> **What is required**
Copy each line holding the string "model".

> **Recorded data**
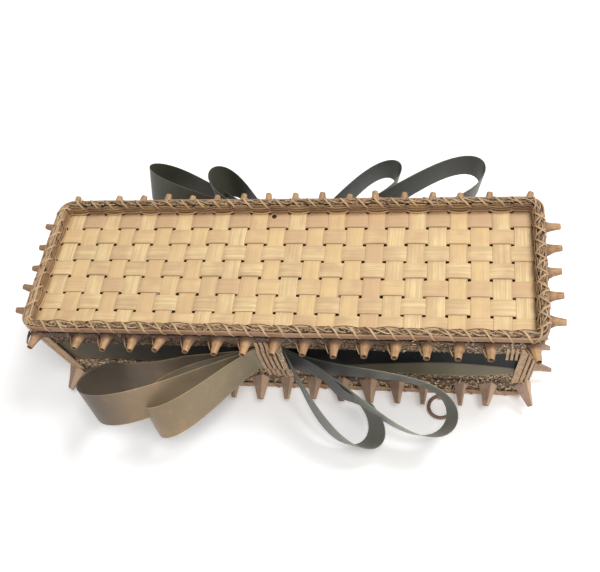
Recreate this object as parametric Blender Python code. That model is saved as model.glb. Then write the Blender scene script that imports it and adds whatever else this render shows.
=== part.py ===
"""A long, narrow box basket of ash splints. A plain-woven panel in a lashed rim is the lid, and it
drops into a leaning wall with braided rows, two rows of curled points and a ribbon tied in bows."""

import math

import bmesh
import bpy
import numpy as np

# Lid panel: two sets of splints in plain weave
CROSS_COUNT = 24
CROSS_PITCH = 0.0127
CROSS_WIDTH = 0.0105
LONG_COUNT = 7
LONG_PITCH = 0.0126
LONG_WIDTH = 0.0106
SPLINT_THICK = 0.0007
SPLINT_GAP = 0.0003
CORNER_TRIM = 0.0014

# Heights above the table
RIM_TOP = 0.085
PANEL_DEPTH = 0.008
RIM_HOOP_HEIGHT = 0.006
UPPER_STRIP_DROP = 0.0072
UPPER_STRIP_HEIGHT = 0.0062
RIBBON_MID_SHARE = 0.5706
RIBBON_WIDTH = 0.0254
LOWER_STRIP_TOP_SHARE = 0.253
LOWER_STRIP_HEIGHT = 0.0065
BASE_HOOP_HEIGHT = 0.0085

# Outline and lean of the wall
CORNER_RADIUS = 0.004
CORNER_STEPS = 4
BASE_INSET = 0.0059

# Layers, from the panel's edge outwards
FIT_GAP = 0.0003
LID_DROP_GAP = 0.0007
UPTURN_THICK = 0.0007
WEAVER_THICK = 0.001
WEAVER_HEIGHT = 0.0046
WEAVER_ROW_COUNT = 2
BASE_BRAID_ROW_COUNT = 1
RIM_BRAID_WIDTH = 0.0034
HOOP_THICK = 0.0012
WALL_THICK = 0.0013
BRAID_THICK = 0.0013
BRAID_ROW_HEIGHT = 0.0046
STRIP_THICK = 0.0006
FLOOR_THICK = 0.0016
RIBBON_THICK = 0.0003

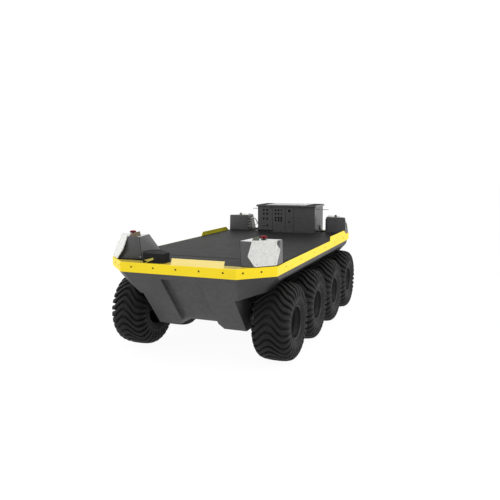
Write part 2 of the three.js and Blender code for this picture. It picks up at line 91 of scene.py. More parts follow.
BUTTON_UNDER_CAP = 1.004
BUTTON_PROFILE = (  # the cap's outline from its underside up, as shares of its radius and of its height
    (0.93, 0), (1, 0.08), (1, 0.46), (0.96, 0.62), (0.84, 0.78), (0.66, 0.9), (0.42, 0.97), (0.2, 1),
)
BUTTON_BORE = 0.01
CAD_BORE_REACH = 0.016  # a pod's corners lie farther than this from its button's axis
# Front pods: foot and head of each dark seam, and the block on the top as a plan outline, all for +X
POD_SEAMS = {
    "left": (((0.473, -1.322, 0.811), (0.435, -1.255, 0.988)),),
    "right": (
        ((0.403, -1.282, 0.811), (0.418, -1.282, 0.988)),
        ((0.529, -1.303, 0.811), (0.535, -1.272, 0.988)),
    ),
}
POD_BLOCK = {
    "left": ((0.548, -1.257), (0.582, -1.224), (0.551, -1.192), (0.52, -1.222)),
    "right": ((0.446, -1.279), (0.525, -1.272), (0.525, -1.19), (0.464, -1.19)),
}
POD_BLOCK_TOP = {"left": (1.018, 1.028, 1.018, 1.006), "right": (1.026, 1.004, 1.004, 1.026)}
POD_BLOCK_TAPER = 0.82
REAR_BLOCK = ((0.485, 1.17), (0.548, 1.23))
COLLAR_TOP = 0.9992
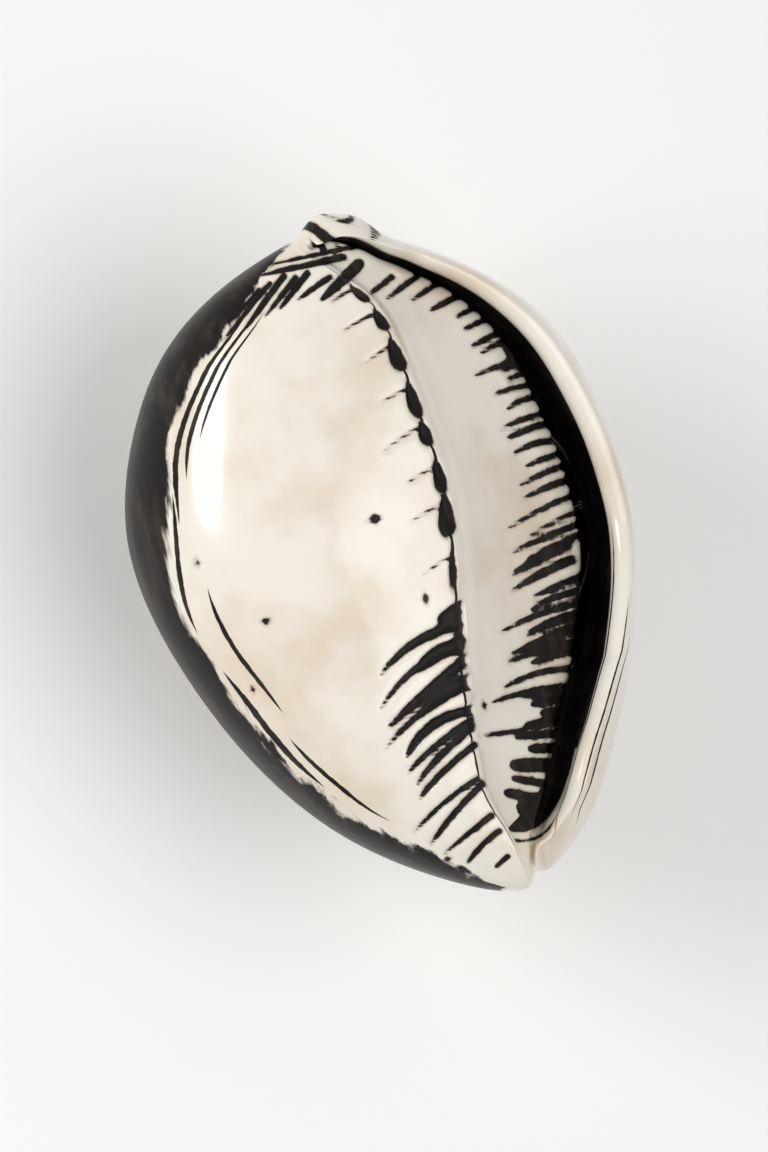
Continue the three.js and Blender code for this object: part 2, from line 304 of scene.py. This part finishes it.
teeth = {
    "seed": 11,
    # dark drops in the pits between the teeth of the inner edge: painted shade there
    "drops": [[32.1, 1.7, 2.7], [28.4, 1.8, 3.0], [23.8, 2.4, 4.4], [18.1, 2.0, 4.9], [13.8, 2.0, 3.3],
              [8.4, 1.9, 4.3], [3.6, 2.6, 5.2], [-2.7, 1.2, 4.9]],  # place along Y, width, length
    "dropDepth": 0.7,
    "threadLength": 4.8,
    # grooves left of the inner edge, darkened with painted shade: start across and along, tip across and
    # along, bow, width, bluntness
    "grooves": [[6.7, -7.6, 3.4, -8.6, 0, 1.7, 4], [7, -9, 3.3, -9.2, 0, 1.9, 4],
                [6.2, -10.6, 4.6, -12, 0, 1.5, 4], [5.6, -9.6, -5.2, -12.9, 1, 1.3, 2],
                [4.9, -12.1, -6.4, -17, 1.1, 0.9, 3], [4.9, -12.1, -0.5, -13.6, 0.5, 1.9, 4],
                [5.4, -14, -6.2, -19.4, 0.1, 1.5, 2], [5.1, -17.1, -7, -21.7, 0.8, 0.9, 3],
                [5.1, -16.6, -1.3, -18.5, 0.6, 1.8, 4], [4.5, -20.1, -5, -23.5, 1.3, 1.3, 6],
                [4.1, -21.3, -5.3, -25.4, 0.4, 0.8, 6], [3.9, -22.3, -4.7, -27.1, 0.4, 0.85, 6],
                [3.7, -24.3, -4.8, -28.8, 0.3, 0.9, 6], [2.8, -28.4, -6.5, -32.6, 0.4, 0.65, 5],
                [3.3, -29.2, -5, -34.6, 0.3, 0.85, 5], [3.2, -33.2, -3.7, -36.1, 0, 0.85, 1.6],
                [3.6, -35.3, -1.4, -38, 0.2, 0.8, 5], [3.7, -38.5, 1.8, -39.4, 0, 0.65, 5]],
    "grooveDepth": 0.55,
    "grooveOverrun": 1.6,  # how far they run over the edge
    # furrows between the ridges of the sunken wall, darkened with painted shade, from the slit outwards,
    # written the same way
    "furrows": [[9.8, 33.7, 6.5, 32.4, 0, 0.75, 4], [12.6, 32.9, 8.3, 31.2, 0, 0.75, 4],
                [15.1, 31.5, 11.2, 30.2, 0, 0.75, 4], [18, 29.5, 13, 28.4, 0, 0.85, 5],
                [19.7, 27.7, 15.9, 26.7, 0, 0.75, 5], [20.3, 25.7, 16.3, 25, 0, 0.7, 5],
                [21, 23.7, 16.6, 22.7, 0, 0.75, 5], [22.9, 22.9, 17.6, 21.6, 0, 0.7, 5],
                [21.6, 19.8, 16.1, 19.2, 0, 0.7, 5], [22.5, 19.2, 19.3, 18.9, 0, 0.65, 4],
                [22.4, 17.9, 19.7, 17.6, 0, 0.65, 4], [22.3, 16.3, 17.6, 16.3, 0.1, 0.65, 5],
                [22.9, 14.6, 18.7, 14, 0.4, 0.8, 4], [24.2, 12.3, 17.3, 11.9, 0.4, 0.7, 5],
                [24.7, 11, 17.6, 10.6, 0.3, 0.85, 5], [24.8, 8.5, 17.9, 8.6, 0.6, 0.85, 5],
                [25.8, 7, 19, 6.7, 0.3, 0.8, 5], [26, 5.6, 17.7, 4.7, 0.3, 0.8, 5],
                [25.7, 3.7, 17.6, 3, 0.3, 0.95, 3], [25.2, 1.9, 14.8, 0, 0.3, 0.8, 3],
                [25.9, 0.9, 23.4, 0.6, 0, 1.7, 4], [25.4, -0.2, 17.1, -1.6, 0.3, 0.7, 2],
                [25.3, -1.6, 14.5, -2.9, 0.1, 0.8, 5], [23.8, -3.1, 16.3, -4.1, 0.1, 0.75, 2],
                [21.4, -3.9, 13.7, -5.5, 0.1, 1.2, 4], [21.4, -5.8, 13, -7.5, 0.2, 1.2, 2],
                [22.9, -8.1, 15.4, -8.9, 0.2, 0.95, 2], [22.4, -9.9, 14.8, -10.3, 0.5, 0.9, 3],
                [22, -11.1, 10.3, -12, 0.5, 0.8, 5], [21.1, -12.5, 13.4, -13.1, 0.3, 1.2, 4],
                [20.7, -13.9, 10.5, -15, 0.2, 1.3, 1.6], [20.2, -15.7, 10.2, -15.9, 0.5, 0.8, 5],
                [19.9, -16.7, 13, -16.7, 0.3, 1.2, 5], [18.8, -19, 8.9, -18.6, 0.8, 0.8, 5],
                [15.6, -20.3, 7.1, -19.9, 0.3, 0.7, 6], [17.5, -20.7, 10.9, -20.2, 0, 0.95, 6],
                [16.9, -22, 11.6, -21.4, 0, 1.1, 8], [16.3, -23.5, 12.5, -22.8, 0, 1.1, 8],
                [9.9, -24.2, 5, -23.5, 0, 0.65, 6], [15.7, -24.5, 10.2, -23.7, 0, 1.2, 8],
                [14.7, -25.9, 8.6, -24.7, 0, 1, 8], [13.9, -27.6, 9.8, -26.5, 0, 1.2, 8],
                [11.8, -29.2, 7.1, -27.8, 0, 1.7, 8], [10, -30.9, 6.9, -29.4, 0, 0.95, 8],
                [9.5, -32.8, 5.5, -30.8, 0, 1.3, 8], [9, -34, 6.5, -33, 0, 1.8, 8]],
    "furrowDepth": 0.5,
    # where the painted shade of the slit under the lip ends at the canal, and where it begins across at
    # each place along Y
    "slitEnd": -36.2,
    "slitEdge": [[-36.5, 3.4], [-35, 5.0], [-33, 8.4], [-30, 11.2], [-25.5, 14.1], [-22, 15.7],
                 [-17.7, 17.9], [-13, 19.9], [-8.5, 21.5], [-4, 23.4], [0.5, 25], [5.6, 25.2],
                 [11, 24.4], [16.7, 22.4], [21, 20.3], [23.5, 21.4], [26, 20.6], [30.9, 16.4],
                 [33.7, 13.3], [36.4, 9.0]],
}

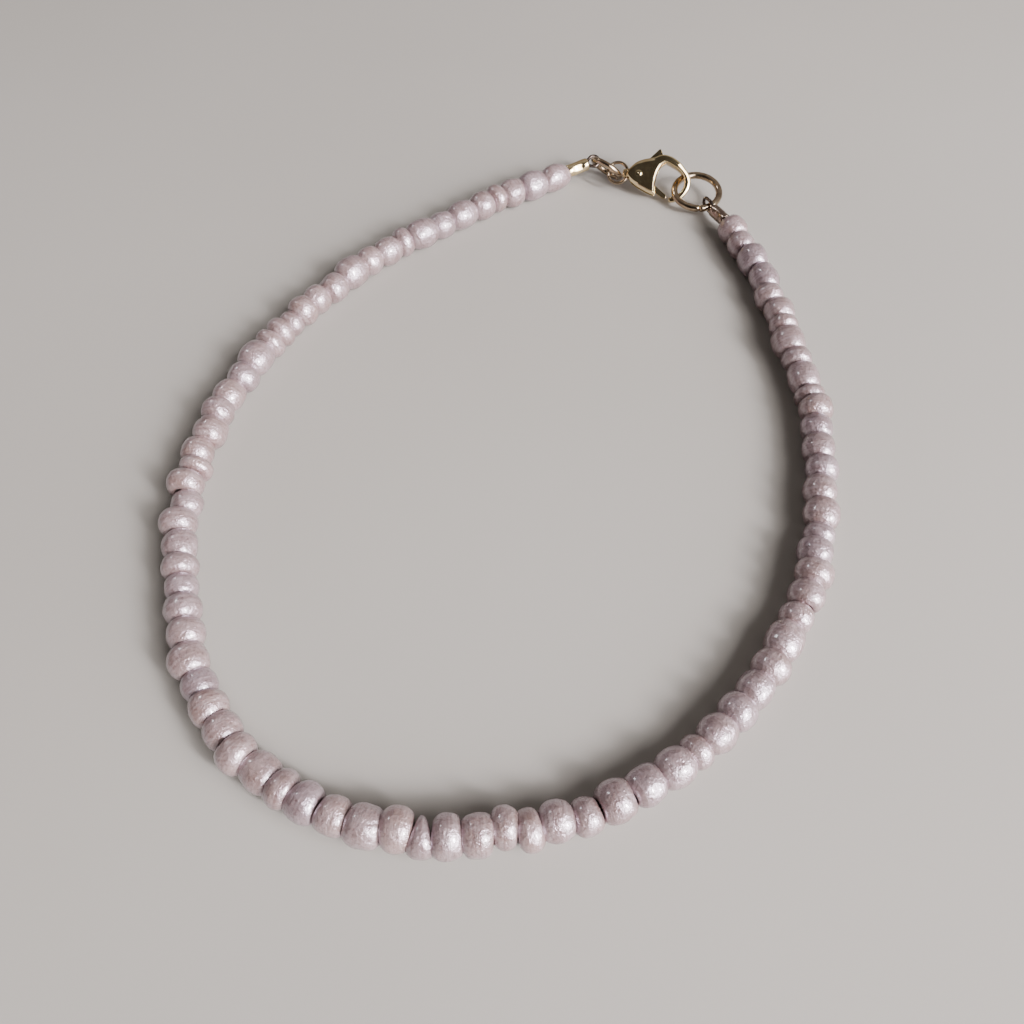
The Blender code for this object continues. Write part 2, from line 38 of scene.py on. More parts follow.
# Beads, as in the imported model
BEAD_DIAMETER = 3.0 * MM
BEAD_SETBACK = 0.065
RUN_GAP = 0.06 * MM
BEAD_FORMS = {
    "P": (0.43, 0.96), "T": (0.52, 0.98), "C": (0.51, 0.86), "S": (0.62, 0.89), "W": (0.65, 1.03),
    "M": (0.69, 0.96), "L": (0.78, 0.94), "F": (0.77, 1.00), "B": (0.93, 0.97), "R": (0.92, 1.05),
}
BEAD_RUNS = (
    ("BRFTFBLRTL", "...o....o."),
    ("MRLMWCTTRM", "..i......i"),
    ("LWFMPWSWLT", "..ioioio.."),
    ("SMMFSMMWLTM", "...o...o..."),
    ("MFWPWWTTMS", "..ioooio.o"),
    ("FLLCLMLMBS", "........ii"),
    ("MWMCFLMLMW", ".o.oo.o..o"),
    ("PBTRTFMBRLF", "...i.oio.i."),
)
BEAD_ROUTE = [
    (2.4, 31.4), (-2.8, 28.1), (-8.9, 23.5), (-13.8, 19.5), (-18.3, 14.2), (-22.0, 8.2),
    (-24.6, 2.1), (-25.9, -4.4), (-26.0, -10.4), (-24.7, -16.7), (-22.6, -22.8), (-19.5, -27.7),
    (-14.9, -31.5), (-9.2, -33.9), (-4.1, -34.3), (1.5, -33.8), (6.7, -32.3), (12.4, -29.0),
    (16.9, -24.7), (20.9, -19.4), (23.5, -12.8), (25.2, -5.7), (25.9, 1.1), (25.3, 8.6),
    (24.5, 15.1), (23.1, 21.9),
]
ROUTE_STEPS = 12

# Links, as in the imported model
LINK_GAP = 0.09 * MM
WIRE_DIAMETER = 0.34 * MM
SMALL_RING_DIAMETER = 3.9 * MM
SMALL_RING_WIRE = 0.60 * MM
SMALL_RING_YAW = math.radians(129.0)
SMALL_RING_DROP = math.radians(12.0)
SMALL_RING_ROLL = math.radians(50.0)
SMALL_RING_TWIST = math.radians(-28.0)
SMALL_RING_GAP = 0.06 * MM
CLAW_RING_DIAMETER = 2.4 * MM
CLAW_RING_WIRE = 0.42 * MM
JUMP_RING_DIAMETER = 5.4 * MM
JUMP_RING_WIRE = 0.72 * MM
JUMP_RING_TWIST = math.radians(-37.0)
CRIMP_DIAMETER = 1.3 * MM
CRIMP_BORE = 0.94 * MM
CRIMP_LENGTH = 2.4 * MM
LEFT_CRIMP_YAW = math.radians(203.0)
LEFT_CRIMP_RISE = math.radians(-8.0)
RIGHT_CRIMP_YAW = math.radians(-68.0)
RIGHT_CRIMP_RISE = math.radians(7.0)
RIGHT_LOOP_REACH = 1.1 * MM
LEG_SPACING = 0.46 * MM
CRIMP_GAP = 0.20 * MM
LOOP_MOUTH_GAP = 0.24 * MM

# Claw clasp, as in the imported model
PIVOT = Vector((13.42 * MM, 32.2 * MM, 2.12 * MM))
CLAW_TILT = math.radians(44.0)
CLAW_YAW = math.radians(-8.0)
CLAW_THICKNESS = 1.5 * MM
TAIL_LENGTH = 1.2 * MM
HALF_WIDTH = 2.0 * MM
HOOK_REACH = 3.42 * MM
HOOK_DROP = 0.42 * MM
HOOK_RADIUS = 1.87 * MM
HOOK_WIDTH = 0.66 * MM
HOOK_THICKNESS = 0.70 * MM
HOOK_TIP_THICKNESS = 0.46 * MM
HOOK_START_ANGLE = math.radians(72.0)
HOOK_TIP_ANGLE = math.radians(-82.0)
RING_UNDER_ANGLE = math.radians(25.0)
RING_OVER_ANGLE = math.radians(-64.0)
RING_CLEARANCE = 0.23 * MM
TAIL_EYE_RADIUS = 0.46 * MM
TAIL_EYE_WIDTH = 0.80 * MM
EYE_CLEARANCE = 0.06 * MM
HOOK_ROOT = ((0.47, 0.68), (0.68, 0.84), (0.90, 0.80))
BODY_OUTLINE = (
    (-0.98, 0.12), (-0.69, 0.36), (-0.25, 0.60), (0.12, 0.76), (0.36, 0.86), (0.60, 0.97),
    (0.74, 1.00), (0.86, 0.93), (0.84, 0.66), (0.68, 0.42), (0.59, 0.05), (0.56, -0.35),
    (0.57, -0.72), (0.58, -0.96), (0.50, -0.985), (0.34, -0.90), (0.10, -0.73),
    (-0.42, -0.50), (-0.90, -0.22), (-1.02, -0.08),
)
LEVER_THICKNESS = 0.50 * MM
SLOT_WIDTH = 0.62 * MM
LEVER_SWING = math.radians(14.0)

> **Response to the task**
Recreate this object as parametric Blender Python code. That model is saved as model.glb. Then write the Blender scene script that imports it and adds whatever else this render shows.
# Beads, as in the imported model
# Links, as in the imported model
# Claw clasp, as in the imported model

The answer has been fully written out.